Input material:
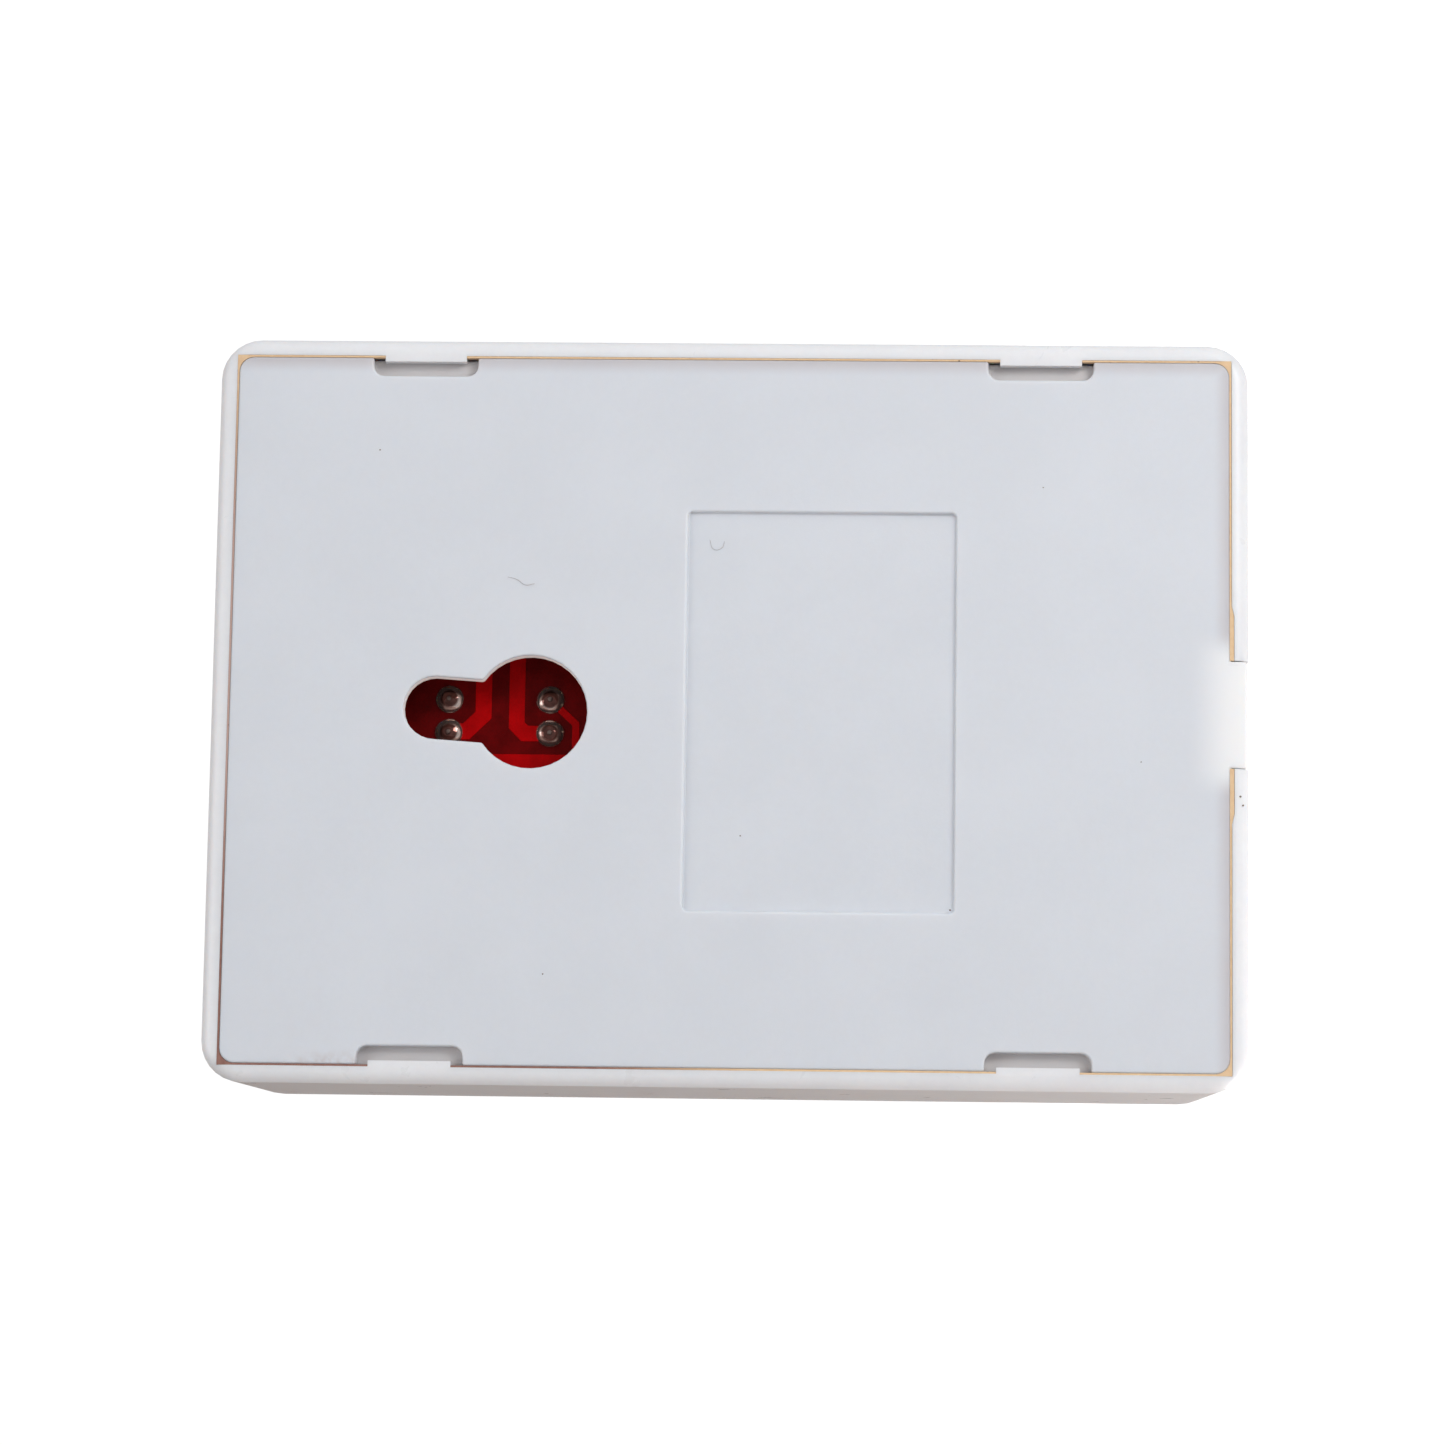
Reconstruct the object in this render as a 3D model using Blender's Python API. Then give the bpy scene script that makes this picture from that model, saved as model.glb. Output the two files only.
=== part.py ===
"""Manual call point: a wall unit with a hinged press panel, an alarm flag and a reset latch.

World frame: X across the unit, +Z up the wall, +Y towards the wall. The origin is where
the wall screw sits: the centre of the keyhole's round end, on the unit's rear plane.
Lengths are given in millimetres, and the shape helpers turn them into metres.
"""

import math

import bmesh
import bpy
from mathutils import Matrix, Vector

MM = 0.001

# The play left between neighbouring pieces, and how far a cut runs past what it cuts
CLEARANCE = 0.2
PAST = 1.0

# Casing: outer size at the rear plane, and how it narrows towards the front
CASE_WIDTH = 56.0
CASE_HEIGHT = 77.0
CASE_DEPTH = 18.0
CASE_DRAFT = 0.62
REAR_CORNER = 3.0
FRONT_CORNER = 3.8
CORNER_STEPS = 7
EDGE_STEPS = 5
REAR_EDGE_RADIUS = 1.3
REAR_EDGE_TURN = math.radians(56)
FRONT_EDGE_RADIUS = 1.0
RIM = 1.25
FRONT_WALL = 2.0
LEDGE = 1.45

# The keyhole, which sets where the casing lies round the origin
SLOT_RADIUS = 2.36
HEAD_RADIUS = 4.25
HEAD_DROP = 7.05
HEAD_SIDE = 0.24
KEYHOLE_WALL = 1.3
KEYHOLE_THINNED = ((-6.5, 6.5), (-13.5, 4.5))
SLOT_ABOVE_MIDDLE = 21.75

# Rear cover
COVER_THICKNESS = 1.8
COVER_GAP = 0.15
COVER_CORNER = 1.1
RECESS_WIDTH = 30.0
RECESS_HEIGHT = 20.0
RECESS_DEPTH = 0.4
RECESS_BELOW_MIDDLE = 6.83
NOTCH_WIDTH = 8.1
NOTCH_DEPTH = 6.1
RELIEF_END = 7.4
RELIEF_SLOPE = 0.8
RELIEF_DEPTH = 0.18
TONGUE_GAP = 0.06

# Snap tabs of the casing, and the stepped pockets of the cover below them
TAB_FROM_MIDDLE = 23.05
TAB_WIDTH = 6.1
TAB_REACH = 0.45
TAB_THICKNESS = 0.7
POCKET_WIDTH = 7.85
POCKET_REACH = 1.55
POCKET_DEPTH = 1.0
POCKET_CORNER = 0.8

# Circuit board
BOARD_REAR = -5.2
BOARD_THICKNESS = 1.6
BOARD_SIDE_GAP = 0.15
BOARD_END_GAP = 0.25
PITCH = 2.54

# Moving parts
PLUNGER_ARM = 8.5
PIN_OFFSET = 1.5

# Worked out from the sizes above
TOP = CASE_HEIGHT / 2 - SLOT_ABOVE_MIDDLE
BOTTOM = TOP - CASE_HEIGHT
MIDDLE = (TOP + BOTTOM) / 2
FRONT = -CASE_DEPTH
INNER_FRONT = FRONT + FRONT_WALL
BOARD_FRONT = BOARD_REAR - BOARD_THICKNESS
POCKET_HALF_X = CASE_WIDTH / 2 - RIM
POCKET_HALF_Z = CASE_HEIGHT / 2 - RIM
CAVITY_HALF_X = POCKET_HALF_X - LEDGE
CAVITY_HALF_Z = POCKET_HALF_Z - LEDGE

# Press panel and its window in the casing
WINDOW_HALF = 17.0
WINDOW_TOP = -1.75
WINDOW_BOTTOM = WINDOW_TOP - 2 * WINDOW_HALF - 0.2
PANEL_HALF = 16.7
PANEL_TOP = WINDOW_TOP - 0.35
PANEL_BOTTOM = PANEL_TOP - 2 * PANEL_HALF
PANEL_FRONT = FRONT + 0.8
PANEL_BACK = PANEL_FRONT + 2.2
HINGE = Vector((0.0, -13.6, -4.0))
HINGE_PIN_RADIUS = 0.75
HINGE_BRACKET = 3.0
HINGE_LUG_RADIUS = 1.8
CAM_CORNER_Y = -13.0

# Alarm flag, reset rotor and latch
FLAG_TOP = -37.2
FLAG_BOTTOM = -44.4
FLAG_HALF = 5.0
FLAG_THICKNESS = 1.2
FLAG_WINDOW = (-43.0, -40.5)
FLAG_WINDOW_HALF = 4.0
ROTOR = Vector((0.0, -15.3, -52.4))
ROTOR_RADIUS = 4.0
ROTOR_FLANGE_RADIUS = 4.85
ROTOR_HUB_RADIUS = 3.0
DRIVE_PIN_RADIUS = 0.8
LATCH_Y = (-12.6, -11.2)
LATCH_HALF = 10.0
LATCH_NOSE = 2.5
LATCH_SPRING_X = -6.0

# Status light: the LED and its lens
LIGHT_Z = 8.0
LENS_RADIUS = 1.6
LED_RADIUS = 1.5

# The four board screws, and the bosses they hold in
SCREW_X = 22.0
SCREW_Z = (10.0, -55.0)
BOSS_RADIUS = 2.5
BOSS_BORE_RADIUS = 1.05
SCREW_HOLE_RADIUS = 1.2
SCREW_SHANK_RADIUS = 0.9
SCREW_HEAD_RADIUS = 1.8

# Component leads and their solder joints
LEAD = 0.5
LEAD_HOLE_RADIUS = 0.5
LEAD_END = -3.95
SOLDER_RADIUS = 1.0
SOLDER_HEIGHT = 1.05


class Shape:
    """Closed primitives gathered in one mesh; sizes and places in millimetres."""

    def __init__(self):
        self.mesh = bmesh.new()

    def box(self, x, y, z, corner=0.0, segments=3):
        """A box between (low, high) pairs; corner rounds its four edges along Y."""
        low = Vector((x[0], y[0], z[0])) * MM
        high = Vector((x[1], y[1], z[1])) * MM
        place = Matrix.Translation((low + high) / 2) @ Matrix.Diagonal((*(high - low), 1))
        made = bmesh.ops.create_cube(self.mesh, size=1.0, matrix=place)["verts"]
        if corner:
            round_edges(self.mesh, edges_along_y(made), corner, segments)
        return self

    def rod(self, axis, centre, radius, span, sides=20, end_radius=None):
        """A cylinder along X, Y or Z over span, or a cone where end_radius is given."""
        turn = {
            "X": Matrix.Rotation(math.pi / 2, 4, "Y"),
            "Y": Matrix.Rotation(-math.pi / 2, 4, "X"),
            "Z": Matrix.Identity(4),
        }[axis]
        at = Vector(centre)
        at["XYZ".index(axis)] = (span[0] + span[1]) / 2
        bmesh.ops.create_cone(
            self.mesh,
            cap_ends=True,
            segments=sides,
            radius1=radius * MM,
            radius2=(radius if end_radius is None else end_radius) * MM,
            depth=(span[1] - span[0]) * MM,
            matrix=Matrix.Translation(at * MM) @ turn,
        )
        return self

    def prism(self, axis, outline, span):
        """An outline of two coordinates, in X, Y, Z order without axis, extruded over span."""
        index = "XYZ".index(axis)
        points = [list(p[:index]) + [span[0]] + list(p[index:]) for p in outline]
        face = self.mesh.faces.new([self.mesh.verts.new(Vector(p) * MM) for p in points])
        moved = bmesh.ops.extrude_face_region(self.mesh, geom=[face])["geom"]
        step = Vector((0.0, 0.0, 0.0))
        step[index] = (span[1] - span[0]) * MM
        verts = [item for item in moved if isinstance(item, bmesh.types.BMVert)]
        bmesh.ops.translate(self.mesh, vec=step, verts=verts)
        return self


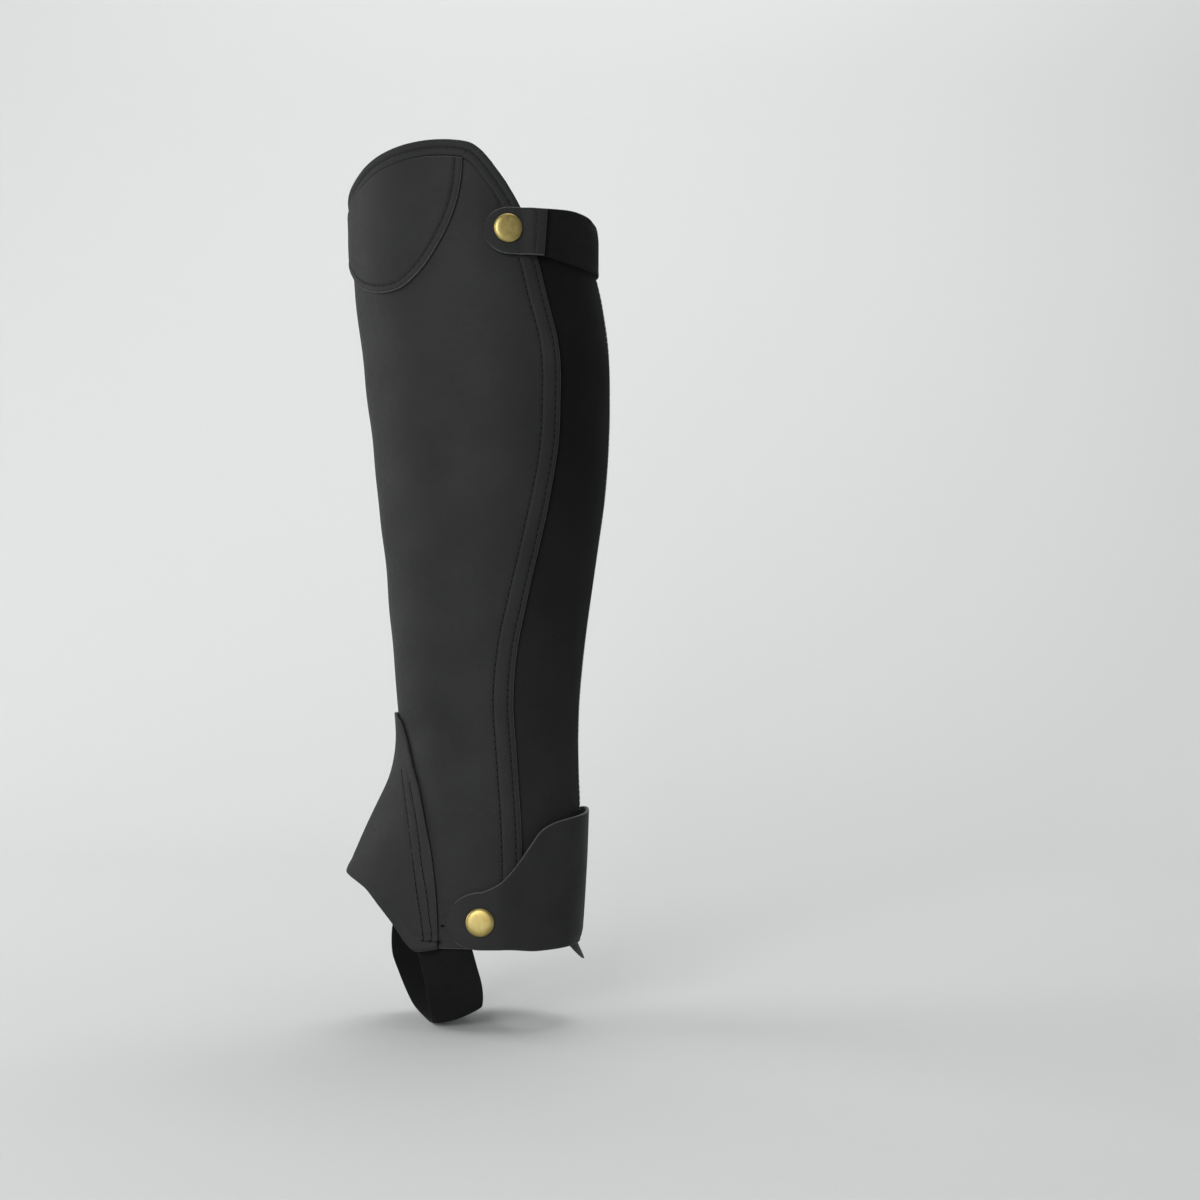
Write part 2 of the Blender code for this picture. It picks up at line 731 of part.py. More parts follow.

Problem details: Write out every entry again word for word, without any of the pictures.

Result of this task:
Reconstruct the object in this render as a 3D model using Blender's Python API. Then give the bpy scene script that makes this picture from that model, saved as model.glb. Output the two files only.
=== part.py ===
"""Manual call point: a wall unit with a hinged press panel, an alarm flag and a reset latch.

World frame: X across the unit, +Z up the wall, +Y towards the wall. The origin is where
the wall screw sits: the centre of the keyhole's round end, on the unit's rear plane.
Lengths are given in millimetres, and the shape helpers turn them into metres.
"""

import math

import bmesh
import bpy
from mathutils import Matrix, Vector

MM = 0.001

# The play left between neighbouring pieces, and how far a cut runs past what it cuts
CLEARANCE = 0.2
PAST = 1.0

# Casing: outer size at the rear plane, and how it narrows towards the front
CASE_WIDTH = 56.0
CASE_HEIGHT = 77.0
CASE_DEPTH = 18.0
CASE_DRAFT = 0.62
REAR_CORNER = 3.0
FRONT_CORNER = 3.8
CORNER_STEPS = 7
EDGE_STEPS = 5
REAR_EDGE_RADIUS = 1.3
REAR_EDGE_TURN = math.radians(56)
FRONT_EDGE_RADIUS = 1.0
RIM = 1.25
FRONT_WALL = 2.0
LEDGE = 1.45

# The keyhole, which sets where the casing lies round the origin
SLOT_RADIUS = 2.36
HEAD_RADIUS = 4.25
HEAD_DROP = 7.05
HEAD_SIDE = 0.24
KEYHOLE_WALL = 1.3
KEYHOLE_THINNED = ((-6.5, 6.5), (-13.5, 4.5))
SLOT_ABOVE_MIDDLE = 21.75

# Rear cover
COVER_THICKNESS = 1.8
COVER_GAP = 0.15
COVER_CORNER = 1.1
RECESS_WIDTH = 30.0
RECESS_HEIGHT = 20.0
RECESS_DEPTH = 0.4
RECESS_BELOW_MIDDLE = 6.83
NOTCH_WIDTH = 8.1
NOTCH_DEPTH = 6.1
RELIEF_END = 7.4
RELIEF_SLOPE = 0.8
RELIEF_DEPTH = 0.18
TONGUE_GAP = 0.06

# Snap tabs of the casing, and the stepped pockets of the cover below them
TAB_FROM_MIDDLE = 23.05
TAB_WIDTH = 6.1
TAB_REACH = 0.45
TAB_THICKNESS = 0.7
POCKET_WIDTH = 7.85
POCKET_REACH = 1.55
POCKET_DEPTH = 1.0
POCKET_CORNER = 0.8

# Circuit board
BOARD_REAR = -5.2
BOARD_THICKNESS = 1.6
BOARD_SIDE_GAP = 0.15
BOARD_END_GAP = 0.25
PITCH = 2.54

# Moving parts
PLUNGER_ARM = 8.5
PIN_OFFSET = 1.5

# Worked out from the sizes above
TOP = CASE_HEIGHT / 2 - SLOT_ABOVE_MIDDLE
BOTTOM = TOP - CASE_HEIGHT
MIDDLE = (TOP + BOTTOM) / 2
FRONT = -CASE_DEPTH
INNER_FRONT = FRONT + FRONT_WALL
BOARD_FRONT = BOARD_REAR - BOARD_THICKNESS
POCKET_HALF_X = CASE_WIDTH / 2 - RIM
POCKET_HALF_Z = CASE_HEIGHT / 2 - RIM
CAVITY_HALF_X = POCKET_HALF_X - LEDGE
CAVITY_HALF_Z = POCKET_HALF_Z - LEDGE

# Press panel and its window in the casing
WINDOW_HALF = 17.0
WINDOW_TOP = -1.75
WINDOW_BOTTOM = WINDOW_TOP - 2 * WINDOW_HALF - 0.2
PANEL_HALF = 16.7
PANEL_TOP = WINDOW_TOP - 0.35
PANEL_BOTTOM = PANEL_TOP - 2 * PANEL_HALF
PANEL_FRONT = FRONT + 0.8
PANEL_BACK = PANEL_FRONT + 2.2
HINGE = Vector((0.0, -13.6, -4.0))
HINGE_PIN_RADIUS = 0.75
HINGE_BRACKET = 3.0
HINGE_LUG_RADIUS = 1.8
CAM_CORNER_Y = -13.0

# Alarm flag, reset rotor and latch
FLAG_TOP = -37.2
FLAG_BOTTOM = -44.4
FLAG_HALF = 5.0
FLAG_THICKNESS = 1.2
FLAG_WINDOW = (-43.0, -40.5)
FLAG_WINDOW_HALF = 4.0
ROTOR = Vector((0.0, -15.3, -52.4))
ROTOR_RADIUS = 4.0
ROTOR_FLANGE_RADIUS = 4.85
ROTOR_HUB_RADIUS = 3.0
DRIVE_PIN_RADIUS = 0.8
LATCH_Y = (-12.6, -11.2)
LATCH_HALF = 10.0
LATCH_NOSE = 2.5
LATCH_SPRING_X = -6.0

# Status light: the LED and its lens
LIGHT_Z = 8.0
LENS_RADIUS = 1.6
LED_RADIUS = 1.5

# The four board screws, and the bosses they hold in
SCREW_X = 22.0
SCREW_Z = (10.0, -55.0)
BOSS_RADIUS = 2.5
BOSS_BORE_RADIUS = 1.05
SCREW_HOLE_RADIUS = 1.2
SCREW_SHANK_RADIUS = 0.9
SCREW_HEAD_RADIUS = 1.8

# Component leads and their solder joints
LEAD = 0.5
LEAD_HOLE_RADIUS = 0.5
LEAD_END = -3.95
SOLDER_RADIUS = 1.0
SOLDER_HEIGHT = 1.05


class Shape:
    """Closed primitives gathered in one mesh; sizes and places in millimetres."""

    def __init__(self):
        self.mesh = bmesh.new()

    def box(self, x, y, z, corner=0.0, segments=3):
        """A box between (low, high) pairs; corner rounds its four edges along Y."""
        low = Vector((x[0], y[0], z[0])) * MM
        high = Vector((x[1], y[1], z[1])) * MM
        place = Matrix.Translation((low + high) / 2) @ Matrix.Diagonal((*(high - low), 1))
        made = bmesh.ops.create_cube(self.mesh, size=1.0, matrix=place)["verts"]
        if corner:
            round_edges(self.mesh, edges_along_y(made), corner, segments)
        return self

    def rod(self, axis, centre, radius, span, sides=20, end_radius=None):
        """A cylinder along X, Y or Z over span, or a cone where end_radius is given."""
        turn = {
            "X": Matrix.Rotation(math.pi / 2, 4, "Y"),
            "Y": Matrix.Rotation(-math.pi / 2, 4, "X"),
            "Z": Matrix.Identity(4),
        }[axis]
        at = Vector(centre)
        at["XYZ".index(axis)] = (span[0] + span[1]) / 2
        bmesh.ops.create_cone(
            self.mesh,
            cap_ends=True,
            segments=sides,
            radius1=radius * MM,
            radius2=(radius if end_radius is None else end_radius) * MM,
            depth=(span[1] - span[0]) * MM,
            matrix=Matrix.Translation(at * MM) @ turn,
        )
        return self

    def prism(self, axis, outline, span):
        """An outline of two coordinates, in X, Y, Z order without axis, extruded over span."""
        index = "XYZ".index(axis)
        points = [list(p[:index]) + [span[0]] + list(p[index:]) for p in outline]
        face = self.mesh.faces.new([self.mesh.verts.new(Vector(p) * MM) for p in points])
        moved = bmesh.ops.extrude_face_region(self.mesh, geom=[face])["geom"]
        step = Vector((0.0, 0.0, 0.0))
        step[index] = (span[1] - span[0]) * MM
        verts = [item for item in moved if isinstance(item, bmesh.types.BMVert)]
        bmesh.ops.translate(self.mesh, vec=step, verts=verts)
        return self


Write part 2 of the Blender code for this picture. It picks up at line 731 of part.py. More parts follow.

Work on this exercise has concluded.